The Arsenal keeper’s save from Ben Chilwell was vital in the first half, coming as it did when Arsenal only led by a single goal. Kante’s excellent ball found the Chelsea left-back who beat Bukayo Saka but not Ramsdale, who stood firm and kept the Gunners in the ascendancy when an equaliser at that time could have had a devastating effect.


13) In the two minutes before Arsenal doubled their lead, there were flashes of sensational play from the hosts. When one Madueke cross was blocked by Zinchenko, the ball was dug out from the corner by Trossard to Gabriel Jesus, on the halfway line and surrounded by blue shirts with no teammate within 20 yards. The Arsenal forward brought the ball down with a crisp first touch and won the free-kick from Fofana, instantly reaffirming control.

Soon after, it was Trossard and Gabriel Jesus combining again when the former released the latter down the left-hand side with a quite stunning reverse pass.

This was not Trossard’s finest game, as a substitution after 58 minutes might suggest, but some of his interplay was delightful. It does not feel like a coincidence that Arsenal have won the seven Premier League matches he has started this season, nor that they went three without a win in February and four without a win in April while he was on the bench.


14) Mykhaylo Mudryk being booed while coming on as a second-half substitution and routinely enough thereafter was fun but jeering Gonzalo Higuain during a friendly for the same perceived sin of being linked with but not joining Arsenal will never be beaten.


15) Arteta leaving Gabriel on long after it had become clear the centre-half was struggling with some sort of issue was as weird as Chelsea’s reticence to try and target that area. After accusations were made that the Spaniard relied on Holding for at least a game too many recently, restricting him to the bench until the 85th minute despite an apparent injury to his remaining central defensive starter was a curious decision.

Whether the problem was exacerbated by being made to continue, Gabriel is doubtful for the trip to Newcastle when Arsenal need him most. It was an unnecessary risk to take when Arteta himself could likely have handled the weight of Chelsea’s attack at that point.


16) There it is then: Lampard rejecting culpability after presiding over a laughable Chelsea performance in a 3-1 defeat to Arsenal at the Emirates.

He claimed credit for the second-half improvement, of course: “Maybe there were some things I said at half-time, which to be fair I had said before the game. We got the basics a bit better and we had more of a dynamic nature about us, and we created a couple of decent chances and scored a goal from it.” And that was obviously nothing to do with Arsenal taking the foot off the gas and Chelsea’s neck at 3-0 up.

But this was on the players for being “passive” and “too nice to play against”, things that don’t “change overnight”.

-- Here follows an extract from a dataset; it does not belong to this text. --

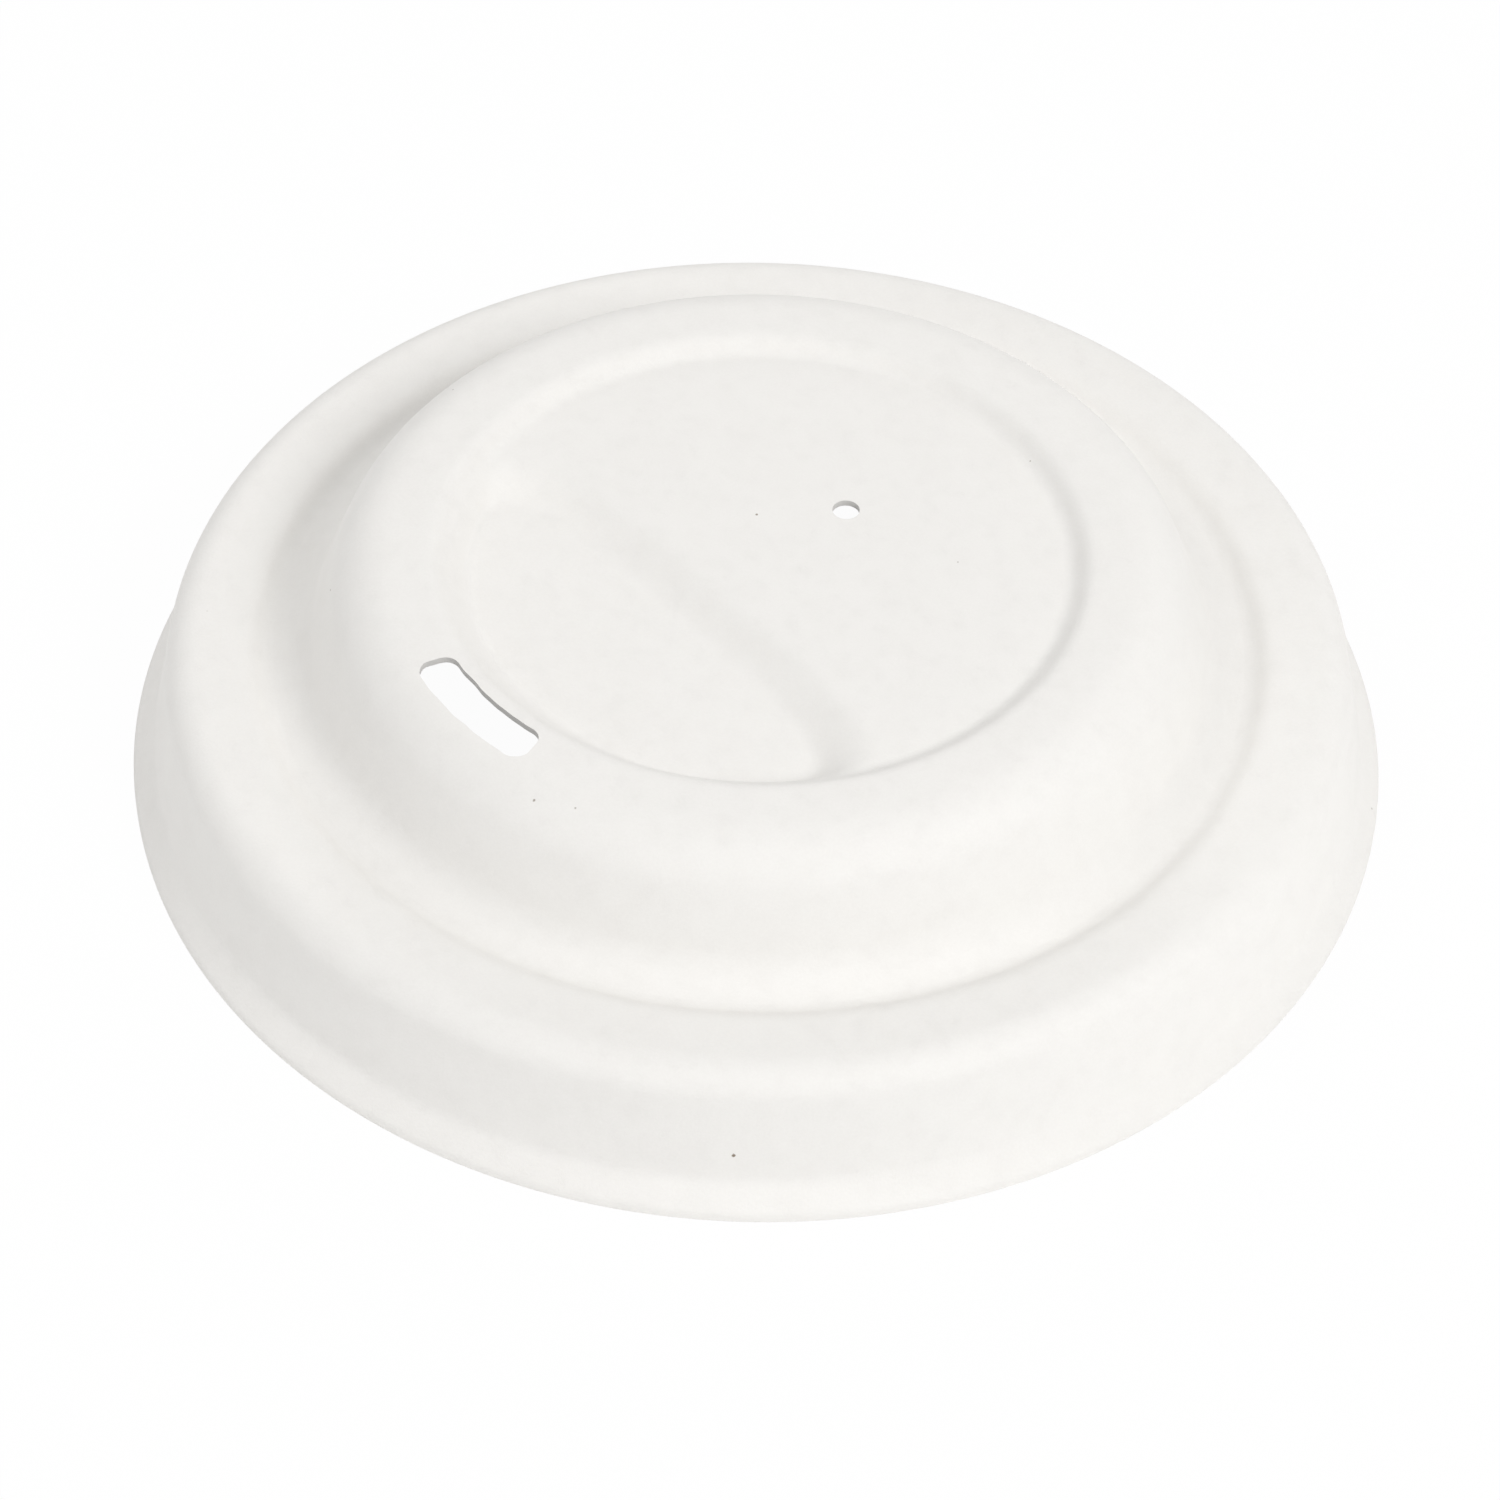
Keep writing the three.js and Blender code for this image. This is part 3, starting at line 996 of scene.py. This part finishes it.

Why, then, is Lampard there? For what possible reason did Chelsea appoint him and exactly how did he come to the conclusion that he should accept the offer? With his lack of ‘a magic wand’ well-publicised and lamented by this point, what did he hope to achieve in these interim weeks when he could have sent a cardboard cut-out to deliver no worse results? They are ahead of Bournemouth on goal difference, only nine points clear of a relegation zone they remain in theoretical reaching distance of. Lampard will be spared the ultimate embarrassment by time and the incompetence of those below but if he had taken over any earlier Chelsea would be in legitimate trouble; they are the only team without a Premier League point since his appointment on April 6.

The players will and should be hammered for their part in this but Lampard has been the worst of four Chelsea managers in a season when one of them presided over a single game. He has been the worst manager of a Premier League season in which about 427 have been appointed; Bruno Saltor has more points, Aaron Danks has more goals and Michael Skubala, Paddy McCarthy, Mike Stowell and Adam Sadler conceded as many times in as many games.

Lampard is kidding no-one. Thomas Tuchel was unjustly dispensed with, Graham Potter is looking better by the week and the bar is being lowered into the ground for Pochettino. There was a time when Lampard and Arteta were involved in the same conversations but the former has been reduced to a babbling wreck while everyone talks over him.